Print out every line, exactly as written.

DATASET EXCERPT
● ● ●
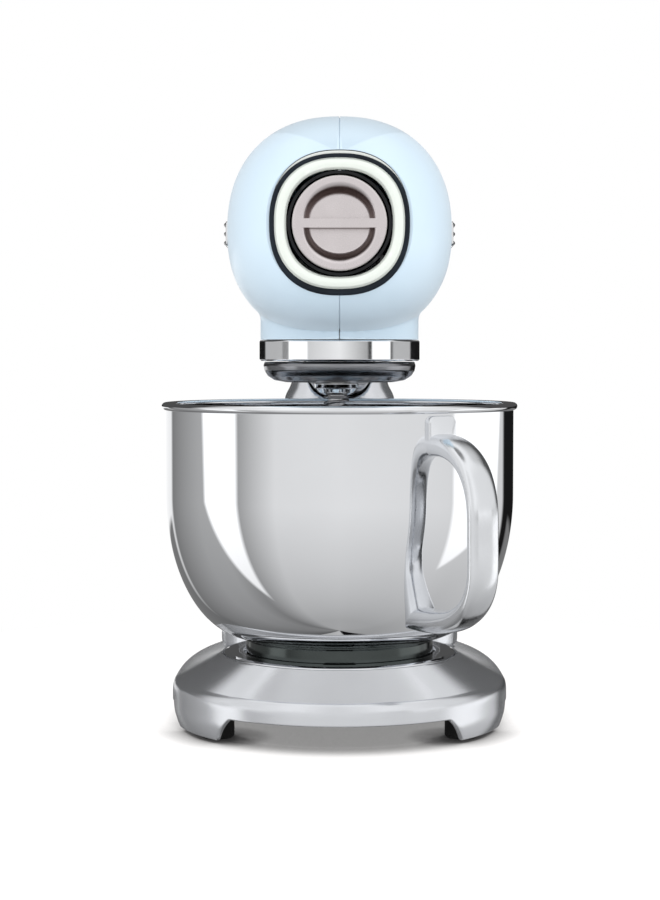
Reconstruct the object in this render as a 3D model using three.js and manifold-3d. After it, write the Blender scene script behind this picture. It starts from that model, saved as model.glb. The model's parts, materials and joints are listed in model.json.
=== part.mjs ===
// A tilt-head stand mixer: a silver base and column carry a hinged, torpedo-shaped head over a
// polished bowl. The head holds a motor, a reduction gear train, a planetary drive for the tool
// shaft and a second drive outlet behind a round cap at the front.
// Millimetres, +Z up, the front faces -Y. The origin is on the surface the mixer stands on, under
// the middle of its outline.
import * as THREE from "three";
import { mergeVertices } from "three/addons/utils/BufferGeometryUtils.js";
import Module from "manifold-3d";

const wasm = await Module();
wasm.setup();

// ---------------------------------------------------------------- driving dimensions
const BOWL_Y = -64.53; // the bowl's axis, in front of the origin
const GAP = 0.35; // between pieces that touch
const SEAM = 0.5; // the joint between the two halves of the head

// Head: a long body with superellipse sections about a level axis
const HEAD_Z = 311; // height of the head's axis
const HEAD_HALF_WIDTH = 69;
const HEAD_UP = 70; // axis to crest
const HEAD_DOWN = 65.5; // axis to belly
const SECTION_POWER = 2.28;
const NOSE_Y = -92; // front plane, where the bezel sits
const NOSE_LENGTH = 107; // length of the curve that the front plane cuts short
const NOSE_POWER = 2.4;
const TAIL_START = 60;
const TAIL_Y = 262.2;
const TAIL_POWER = 2.5;
const WALL = 3;
const NECK_RADIUS = 49;
const NECK_BOTTOM = 245.4;
const NECK_BLEND = 5; // how softly the neck runs into the belly

// Planetary drive: a fixed ring gear and one planet that turns the tool shaft
const BAND_RADIUS = 49.7;
const BAND_HEIGHT = [232.3, 245];
const RING_TEETH = 36;
const PLANET_TEETH = 15;
const PLANET_MODULE = 2;
const HUB_SHAFT = 4.2;
const CARRIER_REST = 5; // degrees that the tool shaft stands to the left of the front at rest
const PLANET_OFFSET = ((RING_TEETH - PLANET_TEETH) * PLANET_MODULE) / 2; // from the hub's axis

// Reduction: motor pinion, layshaft, countershaft, then a bevel pair down to the hub
const BEVEL_TEETH = 18;
const BEVEL_PINION_TEETH = 12;
const BEVEL_MODULE = 2.5;
const STAGE_2 = { module: 1.5, gear: 32, pinion: 8 }; // layshaft to countershaft
const STAGE_1 = { module: 1.25, gear: 36, pinion: 8 }; // motor to layshaft
const COUNTER = { x: 0, z: HEAD_Z };
const LAY = { x: 26.5, z: HEAD_Z - Math.sqrt(spread(STAGE_2) ** 2 - 26.5 ** 2) };
const MOTOR = { x: 0, z: LAY.z + Math.sqrt(spread(STAGE_1) ** 2 - 26.5 ** 2) };

// Front outlet
const BEZEL_HALF = 37.6;
const BEZEL_INNER = 30.4;
const BEZEL_POWER = 2.35;
const CAP_RADIUS = 27.3;

// Hinge of the head, at the top of the column
const HINGE = { y: 168, z: 236 };
const TONGUE_HALF = 23;

// Bowl
const BOWL_RADIUS = 108;
const RIM_Z = 204.4;
const RIM_ROLL = 2.35;
const BOWL_WALL = 1.2;
const BOWL_FLOOR = 61.5;
const FOOT_RADIUS = 58.3;
const HANDLE_ANGLE = (32.5 * Math.PI) / 180; // to the right of the front

// Base
const BASE_RADIUS = 107;
const BASE_CENTRE = 33; // its widest line, behind the bowl's axis
const BASE_REAR = 212; // from that line to the rear end
const BASE_POWER = 2.5;
const SKIRT_Z = 2;
const CREASE_Z = 30.5;
const DECK_Z = 50.4;
const RING_SEAT = 74;

function spread(stage) {
  return (stage.module * (stage.gear + stage.pinion)) / 2;
}

// ---------------------------------------------------------------- solids
function solidOf(geometry) {
  const plain = geometry.index ? geometry.toNonIndexed() : geometry.clone();
  for (const name of Object.keys(plain.attributes)) {
    if (name !== "position") plain.deleteAttribute(name);
  }
  const merged = mergeVertices(plain, 1e-4);
  const index = merged.index.array;
  const kept = [];
  for (let i = 0; i < index.length; i += 3) {
    const [a, b, c] = [index[i], index[i + 1], index[i + 2]];
    if (a !== b && b !== c && c !== a) kept.push(a, b, c);
  }
  const build = (triangles) =>
    new wasm.Manifold(
      new wasm.Mesh({
        numProp: 3,
        vertProperties: merged.attributes.position.array,
        triVerts: new Uint32Array(triangles),
      }),
    );
  const made = build(kept);
  return made.volume() > 0 ? made : build(kept.slice().reverse());
}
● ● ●
WRITTEN ANSWER
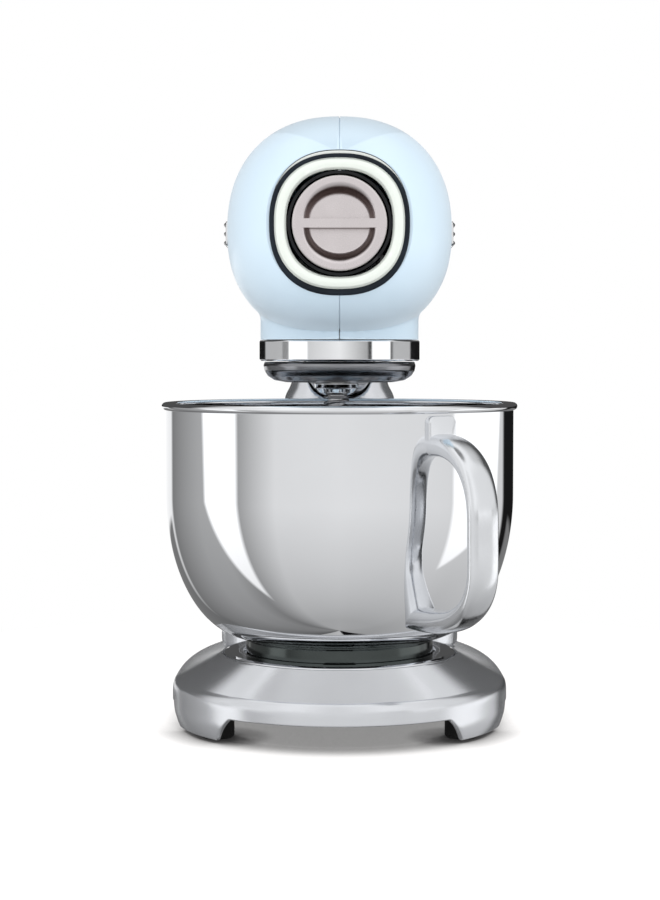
Reconstruct the object in this render as a 3D model using three.js and manifold-3d. After it, write the Blender scene script behind this picture. It starts from that model, saved as model.glb. The model's parts, materials and joints are listed in model.json.
=== part.mjs ===
// A tilt-head stand mixer: a silver base and column carry a hinged, torpedo-shaped head over a
// polished bowl. The head holds a motor, a reduction gear train, a planetary drive for the tool
// shaft and a second drive outlet behind a round cap at the front.
// Millimetres, +Z up, the front faces -Y. The origin is on the surface the mixer stands on, under
// the middle of its outline.
import * as THREE from "three";
import { mergeVertices } from "three/addons/utils/BufferGeometryUtils.js";
import Module from "manifold-3d";

const wasm = await Module();
wasm.setup();

// ---------------------------------------------------------------- driving dimensions
const BOWL_Y = -64.53; // the bowl's axis, in front of the origin
const GAP = 0.35; // between pieces that touch
const SEAM = 0.5; // the joint between the two halves of the head

// Head: a long body with superellipse sections about a level axis
const HEAD_Z = 311; // height of the head's axis
const HEAD_HALF_WIDTH = 69;
const HEAD_UP = 70; // axis to crest
const HEAD_DOWN = 65.5; // axis to belly
const SECTION_POWER = 2.28;
const NOSE_Y = -92; // front plane, where the bezel sits
const NOSE_LENGTH = 107; // length of the curve that the front plane cuts short
const NOSE_POWER = 2.4;
const TAIL_START = 60;
const TAIL_Y = 262.2;
const TAIL_POWER = 2.5;
const WALL = 3;
const NECK_RADIUS = 49;
const NECK_BOTTOM = 245.4;
const NECK_BLEND = 5; // how softly the neck runs into the belly

// Planetary drive: a fixed ring gear and one planet that turns the tool shaft
const BAND_RADIUS = 49.7;
const BAND_HEIGHT = [232.3, 245];
const RING_TEETH = 36;
const PLANET_TEETH = 15;
const PLANET_MODULE = 2;
const HUB_SHAFT = 4.2;
const CARRIER_REST = 5; // degrees that the tool shaft stands to the left of the front at rest
const PLANET_OFFSET = ((RING_TEETH - PLANET_TEETH) * PLANET_MODULE) / 2; // from the hub's axis

// Reduction: motor pinion, layshaft, countershaft, then a bevel pair down to the hub
const BEVEL_TEETH = 18;
const BEVEL_PINION_TEETH = 12;
const BEVEL_MODULE = 2.5;
const STAGE_2 = { module: 1.5, gear: 32, pinion: 8 }; // layshaft to countershaft
const STAGE_1 = { module: 1.25, gear: 36, pinion: 8 }; // motor to layshaft
const COUNTER = { x: 0, z: HEAD_Z };
const LAY = { x: 26.5, z: HEAD_Z - Math.sqrt(spread(STAGE_2) ** 2 - 26.5 ** 2) };
const MOTOR = { x: 0, z: LAY.z + Math.sqrt(spread(STAGE_1) ** 2 - 26.5 ** 2) };

// Front outlet
const BEZEL_HALF = 37.6;
const BEZEL_INNER = 30.4;
const BEZEL_POWER = 2.35;
const CAP_RADIUS = 27.3;

// Hinge of the head, at the top of the column
const HINGE = { y: 168, z: 236 };
const TONGUE_HALF = 23;

// Bowl
const BOWL_RADIUS = 108;
const RIM_Z = 204.4;
const RIM_ROLL = 2.35;
const BOWL_WALL = 1.2;
const BOWL_FLOOR = 61.5;
const FOOT_RADIUS = 58.3;
const HANDLE_ANGLE = (32.5 * Math.PI) / 180; // to the right of the front

// Base
const BASE_RADIUS = 107;
const BASE_CENTRE = 33; // its widest line, behind the bowl's axis
const BASE_REAR = 212; // from that line to the rear end
const BASE_POWER = 2.5;
const SKIRT_Z = 2;
const CREASE_Z = 30.5;
const DECK_Z = 50.4;
const RING_SEAT = 74;

function spread(stage) {
  return (stage.module * (stage.gear + stage.pinion)) / 2;
}

// ---------------------------------------------------------------- solids
function solidOf(geometry) {
  const plain = geometry.index ? geometry.toNonIndexed() : geometry.clone();
  for (const name of Object.keys(plain.attributes)) {
    if (name !== "position") plain.deleteAttribute(name);
  }
  const merged = mergeVertices(plain, 1e-4);
  const index = merged.index.array;
  const kept = [];
  for (let i = 0; i < index.length; i += 3) {
    const [a, b, c] = [index[i], index[i + 1], index[i + 2]];
    if (a !== b && b !== c && c !== a) kept.push(a, b, c);
  }
  const build = (triangles) =>
    new wasm.Manifold(
      new wasm.Mesh({
        numProp: 3,
        vertProperties: merged.attributes.position.array,
        triVerts: new Uint32Array(triangles),
      }),
    );
  const made = build(kept);
  return made.volume() > 0 ? made : build(kept.slice().reverse());
}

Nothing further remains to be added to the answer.